HateRedditCantQuitit t1_j0c0og4 wrote on December 15, 2022 at 3:36 PM

This paper has some interesting points we might agree or disagree with, but the headline point seems important and much more universally agreeable:

We have to be much more precise in how we talk about these things.

For example this comment section is fully of people arguing whether current LLMs satisfy ill-defined criteria. It’s a waste of time because it’s just people talking past each other. To stop talking past each other, we should consider whether they satisfy precisely defined criteria.

evil0sheep t1_j0eif3i wrote on December 16, 2022 at 1:34 AM

When we make a student read a book we test whether they understand that book by having them write a report on it and reviewing whether that report makes sense. If the report make sense, and it seems they extracted the themes of the book correctly, then we assess that they understood the book. So if I feed an LLM a book and it can generate me a report about the book, and that report makes sense captures the themes of the book, why should I not assess that the LLM understood the book?

When I interview someone for a job I test their understanding of domain knowledge by asking them subtle and nuanced questions about the domain and assessing whether their responses capture the nuance of the domain and demonstrate understanding of it.
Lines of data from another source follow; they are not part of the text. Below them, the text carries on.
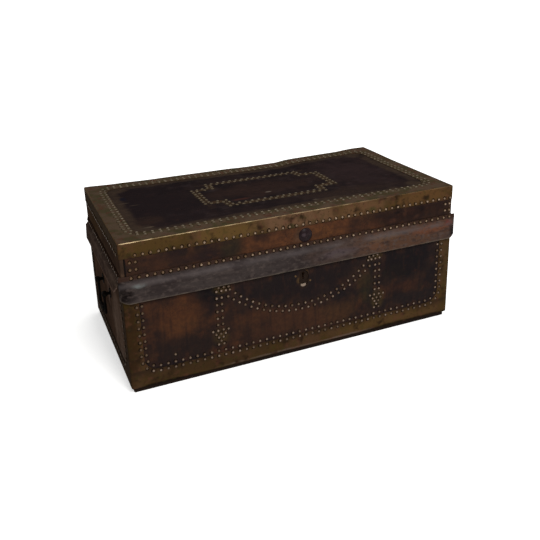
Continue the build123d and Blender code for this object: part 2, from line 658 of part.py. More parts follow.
link_width, link_thick, link_height = LINK_PLATE
arm_width, arm_thick = LINK_ARM
arm_reach = eye_y + EYE_WIDTH / 2 + inside_y
eye_top = LINK_FOOT_Z + arm_thick / 2
with BuildPart() as lock_link:
    with Locations((KEYHOLE_X + EYE_X, -inside_y + link_thick / 2, LINK_FOOT_Z + link_height / 2)):
        Box(link_width, link_thick, link_height)
    with Locations((KEYHOLE_X + EYE_X, -inside_y + arm_reach / 2, LINK_FOOT_Z + arm_thick / 2)):
        Box(arm_width, arm_reach, arm_thick)
    with Locations((KEYHOLE_X + EYE_X, eye_y, (EYE_FOOT_Z + eye_top) / 2)):
        Box(EYE_THICK, EYE_WIDTH, eye_top - EYE_FOOT_Z)
    with Locations((KEYHOLE_X + EYE_X, eye_y, BOLT_Z)):
        Box(EYE_THICK, *EYE_HOLE, mode=Mode.SUBTRACT)
save(lock_link, "lock_link")

# ---- Iron handles: eye posts in the ends, and the bails that swing in them ---------------
EYE_OFFSET = 9.0  # leg of the bail to the middle of the eye beside it
EYE_RING = 7.0
EYE_LENGTH = 8.0
STEM = 4.0
ROSETTE = 13.0
ROSETTE_THICK = 1.8
eye_hole = BAIL_ROD + EYE_CLEARANCE

for name, side in (("left_handle_posts", -1), ("right_handle_posts", 1)):
    pivot_x = side * (leather_x + BAIL_STANDOFF)
    with BuildPart() as handle_posts:
        for y in (-BAIL_HALF - EYE_OFFSET, BAIL_HALF + EYE_OFFSET):
            with Locations(Plane(origin=(side * leather_x, y, BAIL_PIVOT_Z), z_dir=(side, 0, 0))):
                Cylinder(ROSETTE, ROSETTE_THICK, align=(Align.CENTER, Align.CENTER, Align.MIN))
                Cylinder(STEM, BAIL_STANDOFF, align=(Align.CENTER, Align.CENTER, Align.MIN))
            with Locations(Plane(origin=(pivot_x, y, BAIL_PIVOT_Z), z_dir=(0, 1, 0))):
                Cylinder(EYE_RING, EYE_LENGTH)
                Cylinder(eye_hole, 2 * EYE_LENGTH, mode=Mode.SUBTRACT)
    save(handle_posts, name)

for name, side in (("left_bail", -1), ("right_bail", 1)):
    pivot_x = side * (leather_x + BAIL_STANDOFF)
    end_y = BAIL_HALF + EYE_OFFSET + BAIL_END
    grip_z = BAIL_PIVOT_Z - BAIL_DROP
    with BuildPart() as bail:
        with BuildLine() as bail_path:
            FilletPolyline(
                (pivot_x, -end_y, BAIL_PIVOT_Z),
                (pivot_x, -BAIL_HALF, BAIL_PIVOT_Z),
                (pivot_x, -BAIL_HALF, grip_z),
                (pivot_x, BAIL_HALF, grip_z),
                (pivot_x, BAIL_HALF, BAIL_PIVOT_Z),
                (pivot_x, end_y, BAIL_PIVOT_Z),
                radius=BAIL_BEND,
            )
        with BuildSketch(Plane(origin=bail_path.line @ 0, z_dir=bail_path.line % 0)):
            Circle(BAIL_ROD)
        sweep()
        with Locations(Plane(origin=(pivot_x, 0, grip_z), z_dir=(0, 1, 0))):
            Cylinder(BAIL_ROD + GRIP_SWELL, BAIL_HALF)
    save(bail, name)

# ---- Hinges: two brass butts on the back, axis on the joint ------------------------------
LEAF_CORNER = 4.0
LEAF_SCREWS_Z = 26.4  # from the joint
LEAF_SCREWS = [(-23.0, -6.0), (0.0, 6.0), (23.0, -6.0)]
knuckle_length = HINGE_WIDTH / KNUCKLES
notch = KNUCKLE_RADIUS + KNUCKLE_NOTCH


def hinge_leaf(centre_x, upward):
    """One leaf with its own knuckles; the lower leaf has the outer ones."""
    own = [i for i in range(KNUCKLES) if (i % 2 == 0) != upward]
    rise = 1 if upward else -1
    leaf_y = leather_y + LEAF_THICK / 2
    with BuildPart() as leaf:
        with Locations((centre_x, leaf_y, JOINT_Z + rise * LEAF_HEIGHT / 2)):
            Box(HINGE_WIDTH, LEAF_THICK, LEAF_HEIGHT)
        far_edges = leaf.edges().filter_by(Axis.Y).sort_by(Axis.Z, reverse=upward)[:2]
        fillet(far_edges, LEAF_CORNER)
        for i in range(KNUCKLES):
            knuckle_x = centre_x + (i - (KNUCKLES - 1) / 2) * knuckle_length
            if i in own:
                with Locations(Plane(origin=(knuckle_x, hinge_y, JOINT_Z), z_dir=(1, 0, 0))):
                    Cylinder(KNUCKLE_RADIUS, knuckle_length - KNUCKLE_GAP)
            else:
                with Locations((knuckle_x, leaf_y, JOINT_Z)):
                    Box(knuckle_length + KNUCKLE_GAP, 4 * LEAF_THICK, 2 * notch, mode=Mode.SUBTRACT)
        with Locations(Plane(origin=(centre_x, hinge_y, JOINT_Z), z_dir=(1, 0, 0))):
            Cylinder(HINGE_PIN + PIN_CLEARANCE, 2 * HINGE_WIDTH, mode=Mode.SUBTRACT)
    return leaf


for name, centre_x in (("left", -HINGE_X), ("right", HINGE_X)):
    save(hinge_leaf(centre_x, upward=False), f"lower_hinge_leaf_{name}")
    save(hinge_leaf(centre_x, upward=True), f"upper_hinge_leaf_{name}")

with BuildPart() as hinge_pins:
    for centre_x in (-HINGE_X, HINGE_X):
        with Locations(Plane(origin=(centre_x, hinge_y, JOINT_Z), z_dir=(1, 0, 0))):
            Cylinder(HINGE_PIN, HINGE_WIDTH + PIN_HEAD)
        for side in (-1, 1):
            end_x = centre_x + side * HINGE_WIDTH / 2
            with Locations(Plane(origin=(end_x, hinge_y, JOINT_Z), z_dir=(side, 0, 0))):
                Cylinder(HINGE_PIN + 1, PIN_HEAD, align=(Align.CENTER, Align.CENTER, Align.MIN))
save(hinge_pins, "hinge_pins")

for name, rise in (("hinge_screws_body", -1), ("hinge_screws_lid", 1)):
    with BuildPart() as hinge_screws:
        for centre_x in (-HINGE_X, HINGE_X):
            place = Plane(
                origin=(centre_x, leather_y + LEAF_THICK, JOINT_Z + rise * LEAF_SCREWS_Z),
                x_dir=(-1, 0, 0),
                z_dir=(0, 1, 0),
            )
            with Locations(place):
                with Locations(*[(x, rise * z) for x, z in LEAF_SCREWS]):
                    Cone(*SCREW_HEAD, align=(Align.CENTER, Align.CENTER, Align.MIN))
    save(hinge_screws, name)
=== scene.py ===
import math
import random

import bmesh
import bpy
from mathutils import Matrix, Vector, noise


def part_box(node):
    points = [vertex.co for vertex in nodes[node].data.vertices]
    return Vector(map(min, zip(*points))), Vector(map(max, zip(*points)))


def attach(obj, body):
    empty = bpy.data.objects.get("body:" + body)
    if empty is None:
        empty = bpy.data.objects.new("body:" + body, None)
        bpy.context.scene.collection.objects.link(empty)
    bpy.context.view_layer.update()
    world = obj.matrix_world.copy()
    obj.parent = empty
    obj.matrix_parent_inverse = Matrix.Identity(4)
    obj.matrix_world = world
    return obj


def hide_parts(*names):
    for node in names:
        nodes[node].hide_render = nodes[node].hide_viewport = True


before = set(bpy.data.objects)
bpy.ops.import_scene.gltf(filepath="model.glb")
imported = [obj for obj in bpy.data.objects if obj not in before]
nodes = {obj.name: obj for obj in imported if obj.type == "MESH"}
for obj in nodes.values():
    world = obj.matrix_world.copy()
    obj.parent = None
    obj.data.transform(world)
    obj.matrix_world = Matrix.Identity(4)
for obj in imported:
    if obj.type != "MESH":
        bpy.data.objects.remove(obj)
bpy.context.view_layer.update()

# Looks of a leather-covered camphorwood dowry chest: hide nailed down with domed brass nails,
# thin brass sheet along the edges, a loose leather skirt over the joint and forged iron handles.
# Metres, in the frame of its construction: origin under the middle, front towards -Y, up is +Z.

MM = 0.001
SAME_POINT = 1e-6  # points nearer together than this are one

# ---- Places worked out from the frame -----------------------------------------------------
half_d = -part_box("bottom_band_front")[0].y
half_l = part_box("bottom_band_right")[1].x
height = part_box("lid_band_front")[1].z
brass = half_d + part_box("leather_front")[0].y  # how far the brass stands out past the leather
front_low, front_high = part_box("flap_front")
left_low, left_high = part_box("flap_left")
boss_low, boss_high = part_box("boss")

# ---- Camera, light and floor ---------------------------------------------------------------
VIEW_AZIMUTH = math.radians(-21.60)
VIEW_ELEVATION = math.radians(18.504)
VIEW_ROLL = math.radians(-2.083)
VIEW_TARGET = Vector((0.1020, 0.3385, 0.2425))
VIEW_DISTANCE = 2.230
VIEW_LENS = 45.27  # mm
SENSOR_WIDTH = 36  # mm
VIEW_SHIFT = (16.5 / 540, -74.0 / 540)  # the frame moved right and up, in parts of its width
KEY_PLACE, KEY_SIZE, KEY_WATTS = (0.1, -2.2, 2.3), 1.1, 62
TOP_PLACE, TOP_SIZE, TOP_WATTS = (0.2, 0.5, 2.6), 1.6, 26
LAMP_AIM = Vector((0, 0, 0.2))
WORLD_LIGHT = 0.3
FLOOR_SIZE = 30
FLOOR_GLOW = (0.7, 2.2, 0.55)  # metres where it starts and is full, and its strength at the chest


def make_camera():
    """Camera at the viewing angle, slightly rolled."""
    flat = math.cos(VIEW_ELEVATION)
    back = Vector(
        (math.sin(VIEW_AZIMUTH) * flat, -math.cos(VIEW_AZIMUTH) * flat, math.sin(VIEW_ELEVATION))
    )
    right = (-back).cross(Vector((0, 0, 1))).normalized()
    up = back.cross(right)
    rolled_right = math.cos(VIEW_ROLL) * right + math.sin(VIEW_ROLL) * up
    rolled_up = math.cos(VIEW_ROLL) * up - math.sin(VIEW_ROLL) * right
    data = bpy.data.cameras.new("view")
    data.sensor_width = SENSOR_WIDTH
    data.lens = VIEW_LENS
    data.shift_x, data.shift_y = VIEW_SHIFT
    camera = bpy.data.objects.new("view", data)
    turn = Matrix((rolled_right, rolled_up, back)).transposed().to_4x4()
    camera.matrix_world = Matrix.Translation(VIEW_TARGET + back * VIEW_DISTANCE) @ turn
    bpy.context.scene.collection.objects.link(camera)
    bpy.context.scene.camera = camera


def make_lamp(name, place, size, watts):
    """Square soft lamp that looks at the middle of the chest."""
    data = bpy.data.lights.new(name, "AREA")
    data.size = size
    data.energy = watts
    lamp = bpy.data.objects.new(name, data)
    place = Vector(place)
    turn = (LAMP_AIM - place).to_track_quat("-Z", "Y").to_matrix().to_4x4()
    lamp.matrix_world = Matrix.Translation(place) @ turn
    bpy.context.scene.collection.objects.link(lamp)


# ---- Materials -----------------------------------------------------------------------------
def hex_colour(code):
    """An sRGB hex value as linear RGBA."""
    parts = [int(code[i : i + 2], 16) / 255 for i in (1, 3, 5)]
    linear = [c / 12.92 if c <= 0.04045 else ((c + 0.055) / 1.055) ** 2.4 for c in parts]
    return (*linear, 1.0)


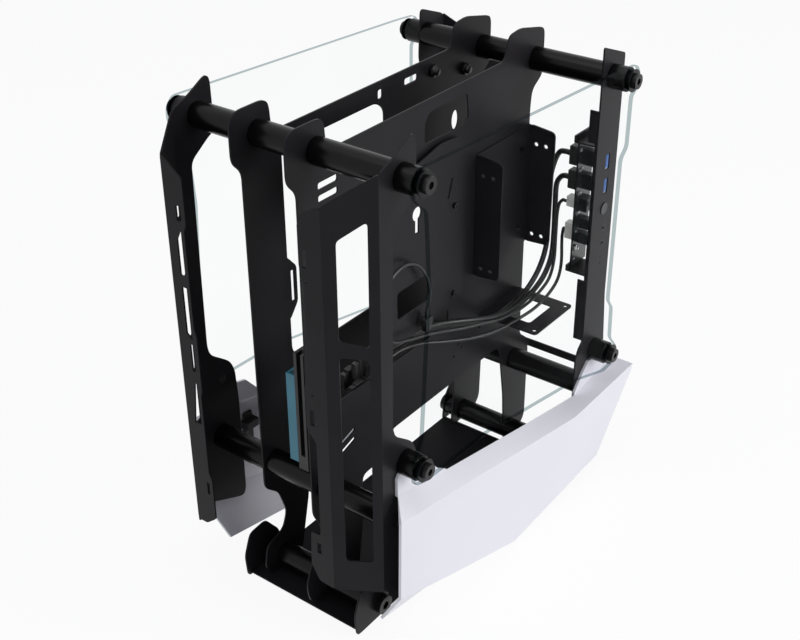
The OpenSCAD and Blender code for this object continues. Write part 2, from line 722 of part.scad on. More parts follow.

If I can ask an LLM nuanced questions about a domain, and it can provide nuanced and articulate answers about the domain, why should I not assess that it understands the domain?

This whole "its just a statistical model bro, you're just anthropomorphizing it" thing is such a copout. 350GB of weights and biases is plenty of space to store knowledge about complex topics, its plenty of space to store real high level understanding of the complex, nuanced relationships between the concepts that the words represent. I don't think its smart because I can ask it to write me a story and then give it nuanced critical feedback on its story and it can rewrite the story in a way that incorporates the feedback. Like I don't know how you can see something like this and not think that it has some sort of like real understanding of the concepts that the language encodes. It seems bizarre to me

HateRedditCantQuitit t1_j0f3ilt wrote on December 16, 2022 at 4:18 AM

If you give me a precise enough definition of what you mean by ”understanding” we can talk, but otherwise we’re not discussing what gpt does, we’re just discussing how we think english ought to be used.